Michigan Higher Ed Leaders
Look Beyond Proposal 2

By Reginald Stuart

In Maya Weitzer’s world, Nov. 7 will be remembered as a significant day. It was on that day, as Michigan voters were going to the polls, that the 17-year-old senior at West Bloomfield High School in Oakland County, Mich., learned she had been accepted into the University of Michigan for the Fall 2007 term.

“It was a mild freak out,” says Weitzer, who has a 4.0 GPA and is a member of her school’s swim team and newspaper staff. “I did a lot of jumping and ran and told all my friends. It was a good moment.”

Little did Weitzer know that her notice may have been one of the last issued by the school under its current admissions procedure, which allows an assortment of considerations, including sex and race, in determining which applicants to admit. On Weitzer’s big day, Michigan voters opted to put a halt to such practices, meaning she might be attending a school whose demographics may change dramatically by the time she graduates.

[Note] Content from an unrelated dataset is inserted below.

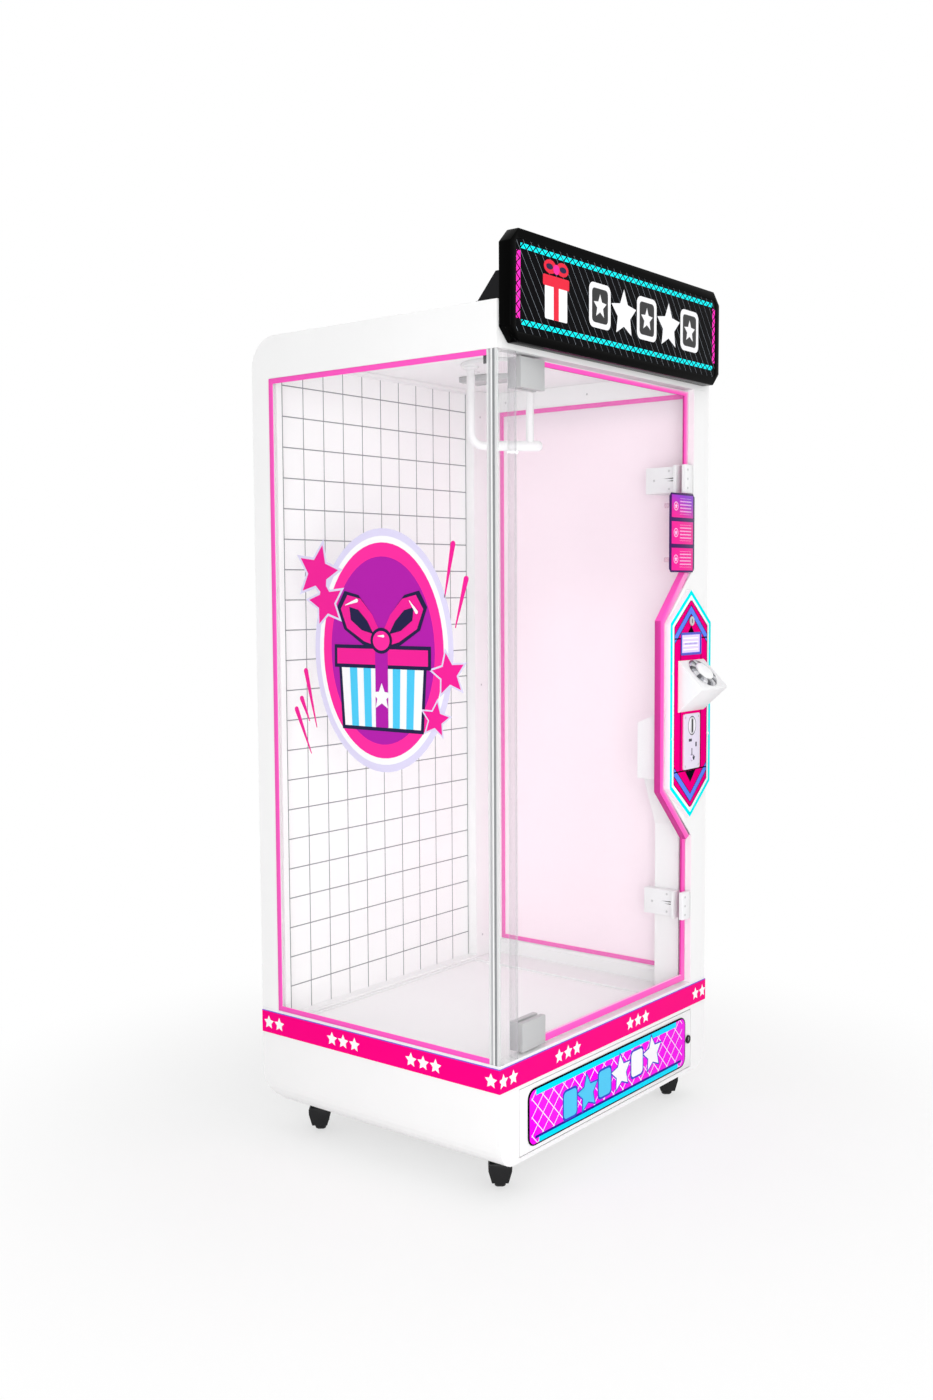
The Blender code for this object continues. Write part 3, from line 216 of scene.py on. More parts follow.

By a wide margin, voters approved Proposal 2, a ballot issue that bans “affirmative action programs that give preferential treatment to groups or individuals based on their race, gender, color, ethnicity or national origin for public employment, education or contracting purposes.”

Weitzer says she doesn’t know what criteria was used in determining her admission, but she hopes her grades and range of extracurricular activities are what got her in. She says she wonders whether the university will be forced to withdraw her offer. UM officials don’t discuss admissions decisions regarding specific students.